__Work required__
Write out the data again in full, exactly as it reads.

—————

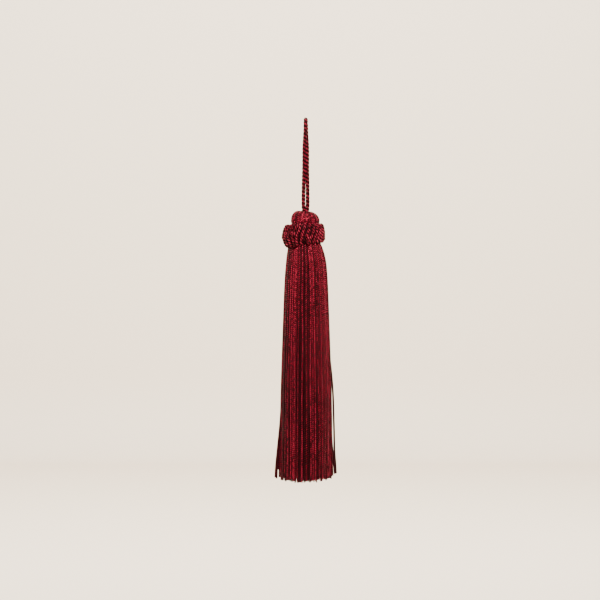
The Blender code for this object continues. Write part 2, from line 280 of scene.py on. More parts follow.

# Threads that stray from the skirt: where round it in degrees, how far down it they leave, a bow on the
# way, how far out the end reaches, how much higher than the skirt's it is, and how bright it is painted; the
# dark ones on the right are painted shade. On its right side, between shares of its length, the skirt is
# hollow where a thread bows out
StrayRow = namedtuple("StrayRow", "angle start bow end drop shade")
STRAY_SECTIONS = 24
STRAY_STEP = 2.5 * MM
STRAY_SIDES = 6
STRAY_SINK = 0.1 * MM
BOW_LENGTH = 0.4
REACH_START = 0.70
REACH_HASTE = 0.85
HOLLOW = 0.85 * MM
HOLLOW_SIDE = (0.93, 1.0)
HOLLOW_TOP = (0.45, 0.62)
HOLLOW_FOOT = (0.86, 0.95)
STRAY_THICKNESS = 1.6
STRAY_ROWS = (
    StrayRow(180, 0.70, 0.2 * MM, 2.7 * MM, 1.1 * MM, 0.5),
    StrayRow(183, 0.71, 0.2 * MM, 2.1 * MM, 0.6 * MM, 0.25),
    StrayRow(176, 0.72, 0.2 * MM, 1.45 * MM, 5.0 * MM, 0.4),
    StrayRow(181, 0.74, 0.0, 0.7 * MM, 1.2 * MM, 0.5),
    StrayRow(0, 0.50, 1.15 * MM, 2.3 * MM, 3.1 * MM, 0.05),
    StrayRow(-8, 0.82, 0.0, 1.8 * MM, 3.0 * MM, 0.1),
    StrayRow(-15, 0.84, 0.0, 0.9 * MM, 2.2 * MM, 0.4),
    StrayRow(85, 0.74, 0.3 * MM, 2.0 * MM, 0.6 * MM, 0.4),
)

# Satin yarn. Its plies turn more or less often than the lay says, by the strand, and start at different
# turns. Its noises are single fibres, slubs, which are short uneven places, and wide patches; they darken the
# yarn at random and set where its painted highlights fall. Its dark and its painted highlight are shares of
# its own colour: the dark is painted shade in the grooves between plies, on threads within or under others
# and lower down, and random tone elsewhere. Ranges say where each starts and is full, and the most is how
# much of it there is then
LAY_LEAST = 0.88
LAY_SPREAD = 0.24
LAY_STARTS = 5.0
CREST_RANGE = (-0.5, 0.6)
FIBRES_ROUND = 2.2
FIBRES_ALONG = 500.0
FIBRE_SCALE = 1.2
FIBRE_STARTS = 30.0
SLUBS_ALONG = 440.0
SLUB_SCALE = 2.2
SLUB_THREADS = 40.0
SLUB_STARTS = 90.0
SLUB_SHARE = 0.8
CORD_SLUBS = 0.5
THREAD_SLUBS = 0.6
SATIN_INPUTS = {
    "Metallic": 0.0,
    "IOR": 1.5,
    "Specular IOR Level": 0.2,
    "Specular Tint": (1.0, 0.25, 0.32, 1.0),
    "Sheen Weight": 0.04,
    "Sheen Roughness": 0.4,
    "Sheen Tint": (1.0, 0.3, 0.35, 1.0),
}
DARK_SHARE = 0.04
# Painted highlight on the crests of the plies: its colour as shares of the yarn's, and where and how strongly
# it shows
HIGHLIGHT_SHARES = (4.8, 16.0, 11.5)
HIGHLIGHT_LEVEL = 0.48
HIGHLIGHT_PER_YARN = 0.04
HIGHLIGHT_PER_SHADE = 0.10
HIGHLIGHT_RANGE = (0.50, 0.64)
HIGHLIGHT_MOST = 0.95
SPECK_RANGE = (0.52, 0.38)
SPECK_MOST = 0.9
# Darkening by the shade attribute: partly random tone, partly painted shade of threads within or under others
TONE_AND_SHADE_RANGE = (0.75, 0.0)
TONE_AND_SHADE_MOST = 0.92
PATCH_SCALE = 60.0
PATCH_RANGE = (0.40, 0.65)
PATCH_MOST = 0.12
# Painted shade: the skirt is darker towards its bottom
LOWER_SHADE_RANGE = (-60.0 * MM, -190.0 * MM)
LOWER_SHADE_MOST = 0.15
# Painted shade on the sides of skirt threads, where their neighbours would shade them
SIDE_RANGE = (0.95, 0.3)
SIDE_MOST = 0.85
BUMP_DEPTH = 0.22 * MM
BUMP_OF_FIBRES = 0.5
BUMP_OF_YARNS = 0.15
THREAD_ROUGHNESS = 0.30
CORD_ROUGHNESS = 0.33
GROOVE_ROUGHNESS = 0.25
FIBRE_ROUGHNESS = 0.12

# Picture: width of the view at the tassel, and where its middle lies from the hook
VIEW_WIDTH = 310.0 * MM
VIEW_CENTRE = (-3.0 * MM, -92.5 * MM)
CAMERA_DISTANCE = 1.2
SENSOR_WIDTH = 36
NEAREST_SEEN = 0.01
FARTHEST_SEEN = 30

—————

__Task output__
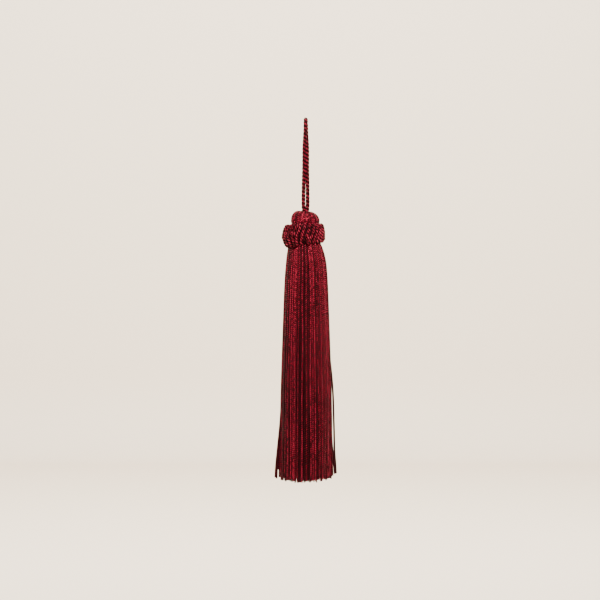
The Blender code for this object continues. Write part 2, from line 280 of scene.py on. More parts follow.

# Threads that stray from the skirt: where round it in degrees, how far down it they leave, a bow on the
# way, how far out the end reaches, how much higher than the skirt's it is, and how bright it is painted; the
# dark ones on the right are painted shade. On its right side, between shares of its length, the skirt is
# hollow where a thread bows out
StrayRow = namedtuple("StrayRow", "angle start bow end drop shade")
STRAY_SECTIONS = 24
STRAY_STEP = 2.5 * MM
STRAY_SIDES = 6
STRAY_SINK = 0.1 * MM
BOW_LENGTH = 0.4
REACH_START = 0.70
REACH_HASTE = 0.85
HOLLOW = 0.85 * MM
HOLLOW_SIDE = (0.93, 1.0)
HOLLOW_TOP = (0.45, 0.62)
HOLLOW_FOOT = (0.86, 0.95)
STRAY_THICKNESS = 1.6
STRAY_ROWS = (
    StrayRow(180, 0.70, 0.2 * MM, 2.7 * MM, 1.1 * MM, 0.5),
    StrayRow(183, 0.71, 0.2 * MM, 2.1 * MM, 0.6 * MM, 0.25),
    StrayRow(176, 0.72, 0.2 * MM, 1.45 * MM, 5.0 * MM, 0.4),
    StrayRow(181, 0.74, 0.0, 0.7 * MM, 1.2 * MM, 0.5),
    StrayRow(0, 0.50, 1.15 * MM, 2.3 * MM, 3.1 * MM, 0.05),
    StrayRow(-8, 0.82, 0.0, 1.8 * MM, 3.0 * MM, 0.1),
    StrayRow(-15, 0.84, 0.0, 0.9 * MM, 2.2 * MM, 0.4),
    StrayRow(85, 0.74, 0.3 * MM, 2.0 * MM, 0.6 * MM, 0.4),
)

# Satin yarn. Its plies turn more or less often than the lay says, by the strand, and start at different
# turns. Its noises are single fibres, slubs, which are short uneven places, and wide patches; they darken the
# yarn at random and set where its painted highlights fall. Its dark and its painted highlight are shares of
# its own colour: the dark is painted shade in the grooves between plies, on threads within or under others
# and lower down, and random tone elsewhere. Ranges say where each starts and is full, and the most is how
# much of it there is then
LAY_LEAST = 0.88
LAY_SPREAD = 0.24
LAY_STARTS = 5.0
CREST_RANGE = (-0.5, 0.6)
FIBRES_ROUND = 2.2
FIBRES_ALONG = 500.0
FIBRE_SCALE = 1.2
FIBRE_STARTS = 30.0
SLUBS_ALONG = 440.0
SLUB_SCALE = 2.2
SLUB_THREADS = 40.0
SLUB_STARTS = 90.0
SLUB_SHARE = 0.8
CORD_SLUBS = 0.5
THREAD_SLUBS = 0.6
SATIN_INPUTS = {
    "Metallic": 0.0,
    "IOR": 1.5,
    "Specular IOR Level": 0.2,
    "Specular Tint": (1.0, 0.25, 0.32, 1.0),
    "Sheen Weight": 0.04,
    "Sheen Roughness": 0.4,
    "Sheen Tint": (1.0, 0.3, 0.35, 1.0),
}
DARK_SHARE = 0.04
# Painted highlight on the crests of the plies: its colour as shares of the yarn's, and where and how strongly
# it shows
HIGHLIGHT_SHARES = (4.8, 16.0, 11.5)
HIGHLIGHT_LEVEL = 0.48
HIGHLIGHT_PER_YARN = 0.04
HIGHLIGHT_PER_SHADE = 0.10
HIGHLIGHT_RANGE = (0.50, 0.64)
HIGHLIGHT_MOST = 0.95
SPECK_RANGE = (0.52, 0.38)
SPECK_MOST = 0.9
# Darkening by the shade attribute: partly random tone, partly painted shade of threads within or under others
TONE_AND_SHADE_RANGE = (0.75, 0.0)
TONE_AND_SHADE_MOST = 0.92
PATCH_SCALE = 60.0
PATCH_RANGE = (0.40, 0.65)
PATCH_MOST = 0.12
# Painted shade: the skirt is darker towards its bottom
LOWER_SHADE_RANGE = (-60.0 * MM, -190.0 * MM)
LOWER_SHADE_MOST = 0.15
# Painted shade on the sides of skirt threads, where their neighbours would shade them
SIDE_RANGE = (0.95, 0.3)
SIDE_MOST = 0.85
BUMP_DEPTH = 0.22 * MM
BUMP_OF_FIBRES = 0.5
BUMP_OF_YARNS = 0.15
THREAD_ROUGHNESS = 0.30
CORD_ROUGHNESS = 0.33
GROOVE_ROUGHNESS = 0.25
FIBRE_ROUGHNESS = 0.12

# Picture: width of the view at the tassel, and where its middle lies from the hook
VIEW_WIDTH = 310.0 * MM
VIEW_CENTRE = (-3.0 * MM, -92.5 * MM)
CAMERA_DISTANCE = 1.2
SENSOR_WIDTH = 36
NEAREST_SEEN = 0.01
FARTHEST_SEEN = 30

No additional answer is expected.